* STATED PROBLEM
Your task is to output the data exactly as it stands.

--- --- ---

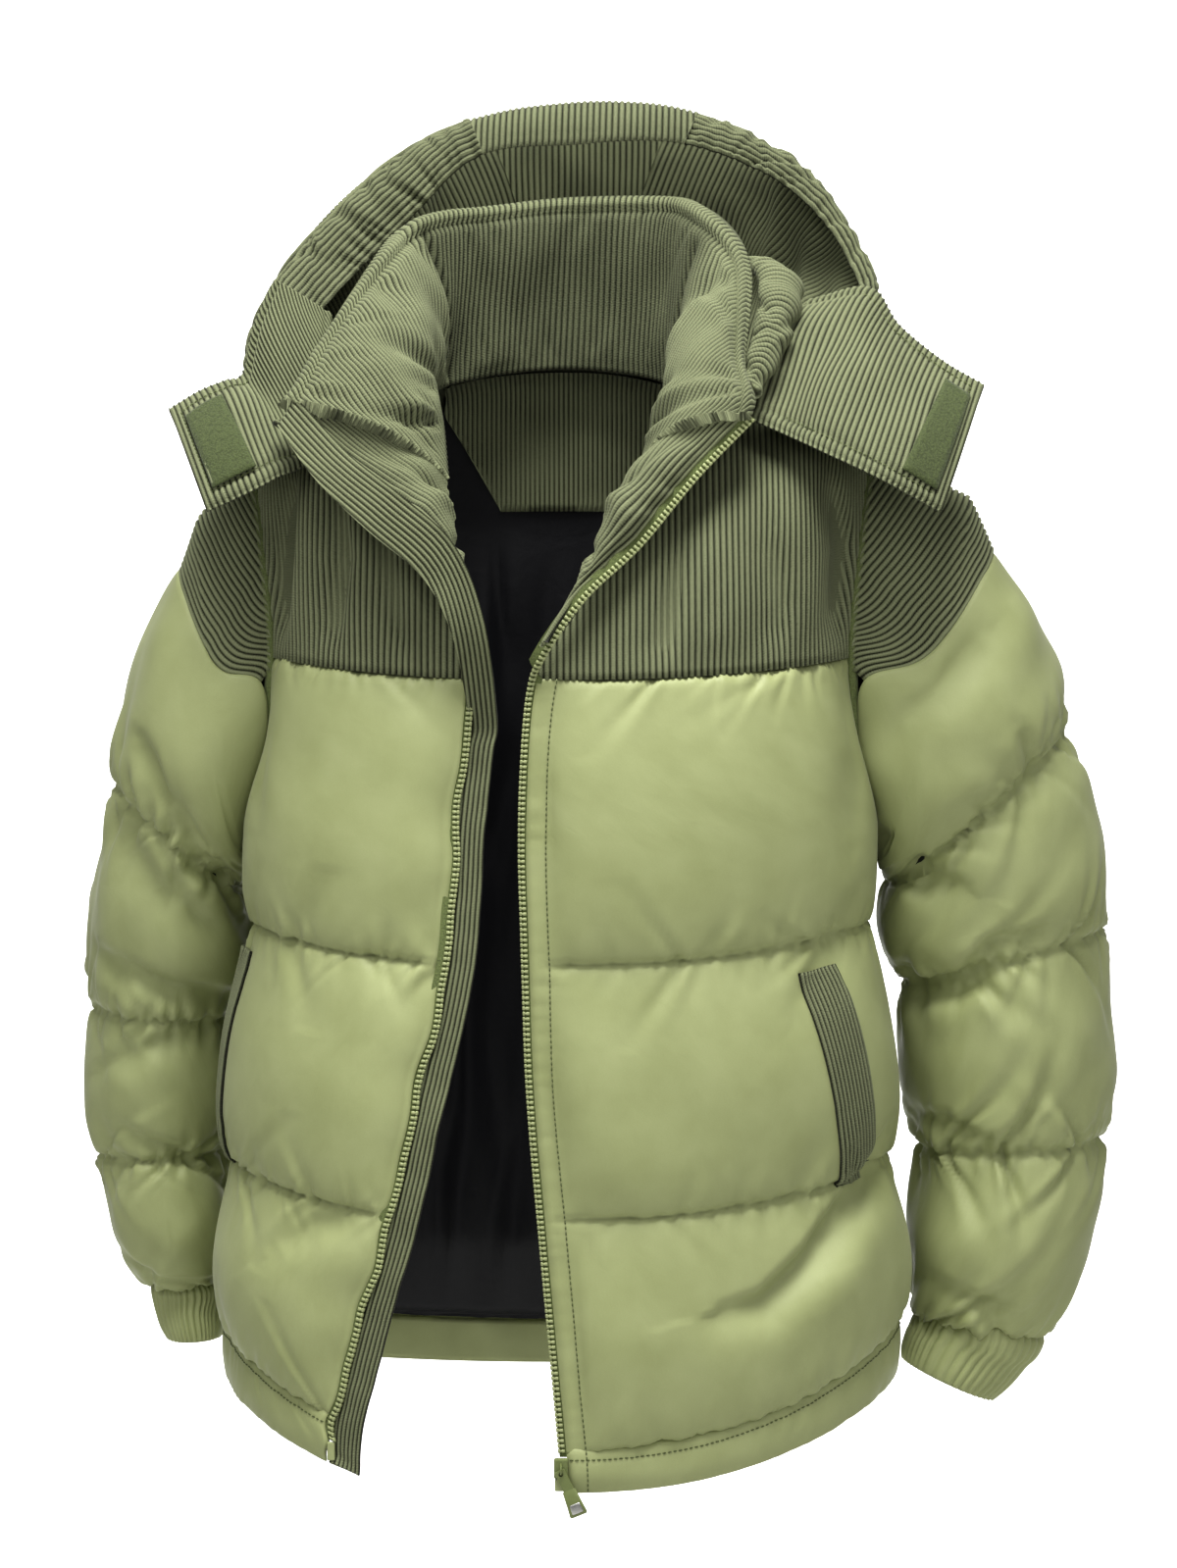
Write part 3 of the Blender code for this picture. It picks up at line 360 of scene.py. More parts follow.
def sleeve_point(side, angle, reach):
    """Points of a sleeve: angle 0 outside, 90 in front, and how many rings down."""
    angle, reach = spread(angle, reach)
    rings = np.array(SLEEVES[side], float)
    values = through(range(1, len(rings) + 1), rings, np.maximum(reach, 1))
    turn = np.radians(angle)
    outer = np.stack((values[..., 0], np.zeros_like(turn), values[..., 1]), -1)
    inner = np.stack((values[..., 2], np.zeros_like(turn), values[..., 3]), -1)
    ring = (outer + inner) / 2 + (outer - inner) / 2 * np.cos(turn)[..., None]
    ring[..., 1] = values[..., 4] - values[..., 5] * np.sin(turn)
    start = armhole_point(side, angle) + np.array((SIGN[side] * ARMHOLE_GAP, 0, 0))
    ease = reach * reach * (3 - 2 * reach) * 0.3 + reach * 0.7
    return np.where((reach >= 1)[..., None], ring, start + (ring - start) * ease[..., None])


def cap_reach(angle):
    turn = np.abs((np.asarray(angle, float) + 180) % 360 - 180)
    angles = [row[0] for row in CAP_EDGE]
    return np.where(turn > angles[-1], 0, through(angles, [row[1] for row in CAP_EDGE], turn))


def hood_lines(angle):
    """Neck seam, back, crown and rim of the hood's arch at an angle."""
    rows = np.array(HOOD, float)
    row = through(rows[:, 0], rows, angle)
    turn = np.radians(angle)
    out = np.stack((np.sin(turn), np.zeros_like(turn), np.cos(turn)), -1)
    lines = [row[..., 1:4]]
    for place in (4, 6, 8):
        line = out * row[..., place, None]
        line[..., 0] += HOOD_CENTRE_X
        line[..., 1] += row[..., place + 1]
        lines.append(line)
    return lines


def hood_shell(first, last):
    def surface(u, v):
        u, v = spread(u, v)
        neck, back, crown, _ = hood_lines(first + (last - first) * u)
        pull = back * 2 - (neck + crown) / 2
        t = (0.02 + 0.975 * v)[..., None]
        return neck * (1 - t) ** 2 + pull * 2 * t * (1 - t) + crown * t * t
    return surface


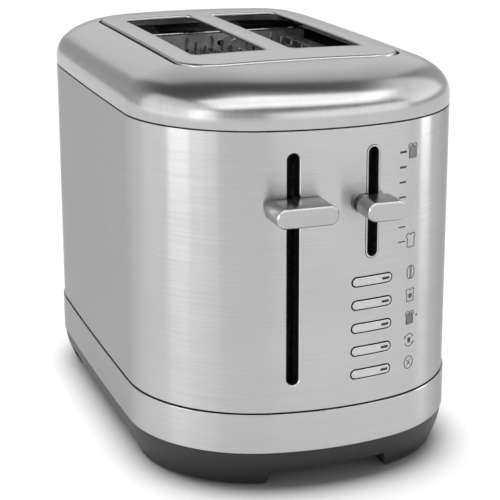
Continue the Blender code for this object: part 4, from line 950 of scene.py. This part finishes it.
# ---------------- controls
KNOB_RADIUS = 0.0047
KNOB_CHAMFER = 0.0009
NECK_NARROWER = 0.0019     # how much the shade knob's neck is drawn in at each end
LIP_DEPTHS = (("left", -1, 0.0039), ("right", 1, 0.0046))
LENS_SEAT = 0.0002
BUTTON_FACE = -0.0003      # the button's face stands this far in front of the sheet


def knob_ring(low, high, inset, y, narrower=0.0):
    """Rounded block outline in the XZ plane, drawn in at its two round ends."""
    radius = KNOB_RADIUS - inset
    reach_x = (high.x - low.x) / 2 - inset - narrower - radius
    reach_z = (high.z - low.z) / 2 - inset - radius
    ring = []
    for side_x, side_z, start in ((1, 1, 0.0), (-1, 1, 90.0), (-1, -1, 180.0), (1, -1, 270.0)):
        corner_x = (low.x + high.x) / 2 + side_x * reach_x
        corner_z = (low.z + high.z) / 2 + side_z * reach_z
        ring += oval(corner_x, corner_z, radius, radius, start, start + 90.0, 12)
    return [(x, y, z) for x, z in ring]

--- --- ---

* OUTPUT
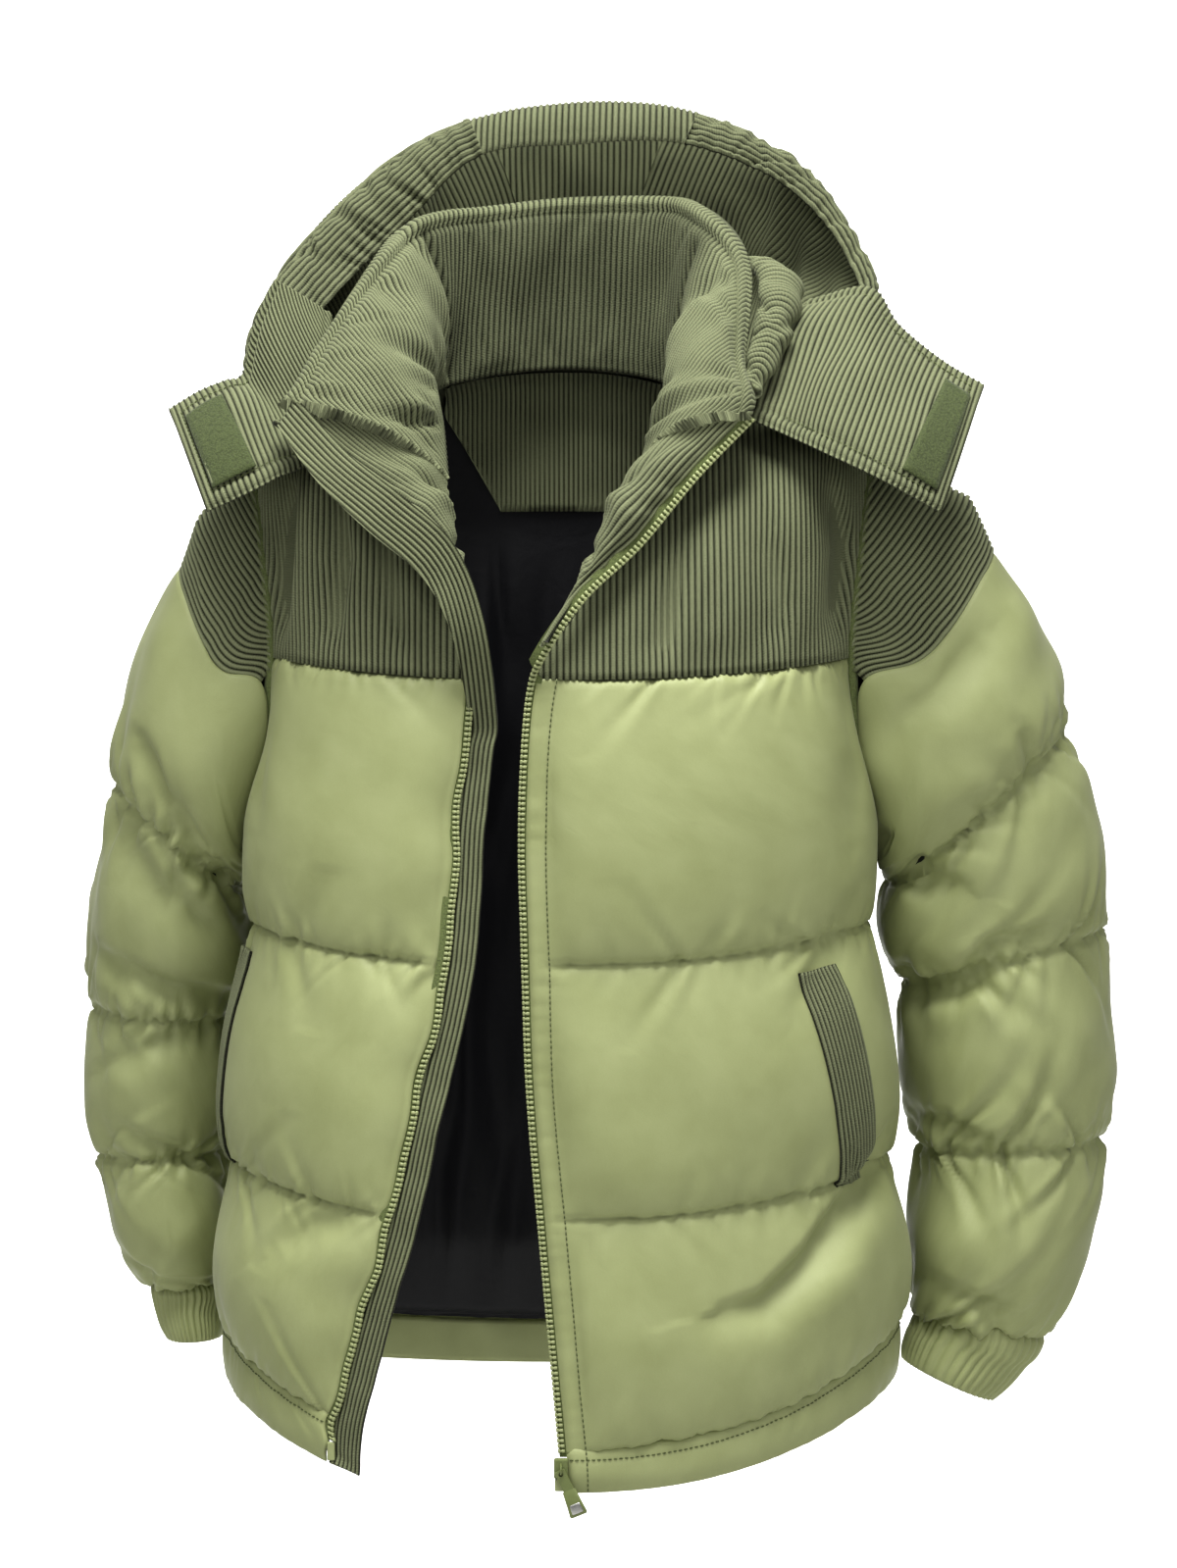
Write part 3 of the Blender code for this picture. It picks up at line 360 of scene.py. More parts follow.
def sleeve_point(side, angle, reach):
    """Points of a sleeve: angle 0 outside, 90 in front, and how many rings down."""
    angle, reach = spread(angle, reach)
    rings = np.array(SLEEVES[side], float)
    values = through(range(1, len(rings) + 1), rings, np.maximum(reach, 1))
    turn = np.radians(angle)
    outer = np.stack((values[..., 0], np.zeros_like(turn), values[..., 1]), -1)
    inner = np.stack((values[..., 2], np.zeros_like(turn), values[..., 3]), -1)
    ring = (outer + inner) / 2 + (outer - inner) / 2 * np.cos(turn)[..., None]
    ring[..., 1] = values[..., 4] - values[..., 5] * np.sin(turn)
    start = armhole_point(side, angle) + np.array((SIGN[side] * ARMHOLE_GAP, 0, 0))
    ease = reach * reach * (3 - 2 * reach) * 0.3 + reach * 0.7
    return np.where((reach >= 1)[..., None], ring, start + (ring - start) * ease[..., None])


def cap_reach(angle):
    turn = np.abs((np.asarray(angle, float) + 180) % 360 - 180)
    angles = [row[0] for row in CAP_EDGE]
    return np.where(turn > angles[-1], 0, through(angles, [row[1] for row in CAP_EDGE], turn))


def hood_lines(angle):
    """Neck seam, back, crown and rim of the hood's arch at an angle."""
    rows = np.array(HOOD, float)
    row = through(rows[:, 0], rows, angle)
    turn = np.radians(angle)
    out = np.stack((np.sin(turn), np.zeros_like(turn), np.cos(turn)), -1)
    lines = [row[..., 1:4]]
    for place in (4, 6, 8):
        line = out * row[..., place, None]
        line[..., 0] += HOOD_CENTRE_X
        line[..., 1] += row[..., place + 1]
        lines.append(line)
    return lines


def hood_shell(first, last):
    def surface(u, v):
        u, v = spread(u, v)
        neck, back, crown, _ = hood_lines(first + (last - first) * u)
        pull = back * 2 - (neck + crown) / 2
        t = (0.02 + 0.975 * v)[..., None]
        return neck * (1 - t) ** 2 + pull * 2 * t * (1 - t) + crown * t * t
    return surface


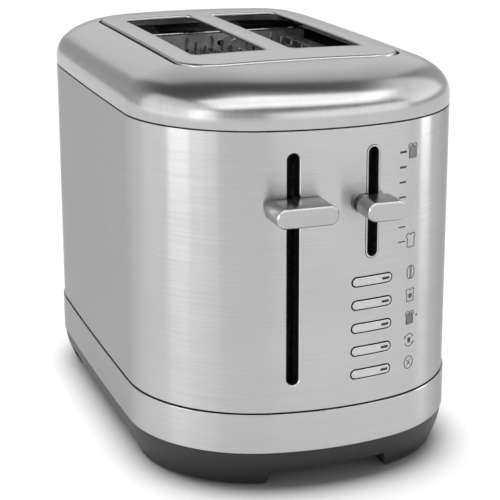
Continue the Blender code for this object: part 4, from line 950 of scene.py. This part finishes it.
# ---------------- controls
KNOB_RADIUS = 0.0047
KNOB_CHAMFER = 0.0009
NECK_NARROWER = 0.0019     # how much the shade knob's neck is drawn in at each end
LIP_DEPTHS = (("left", -1, 0.0039), ("right", 1, 0.0046))
LENS_SEAT = 0.0002
BUTTON_FACE = -0.0003      # the button's face stands this far in front of the sheet


def knob_ring(low, high, inset, y, narrower=0.0):
    """Rounded block outline in the XZ plane, drawn in at its two round ends."""
    radius = KNOB_RADIUS - inset
    reach_x = (high.x - low.x) / 2 - inset - narrower - radius
    reach_z = (high.z - low.z) / 2 - inset - radius
    ring = []
    for side_x, side_z, start in ((1, 1, 0.0), (-1, 1, 90.0), (-1, -1, 180.0), (1, -1, 270.0)):
        corner_x = (low.x + high.x) / 2 + side_x * reach_x
        corner_z = (low.z + high.z) / 2 + side_z * reach_z
        ring += oval(corner_x, corner_z, radius, radius, start, start + 90.0, 12)
    return [(x, y, z) for x, z in ring]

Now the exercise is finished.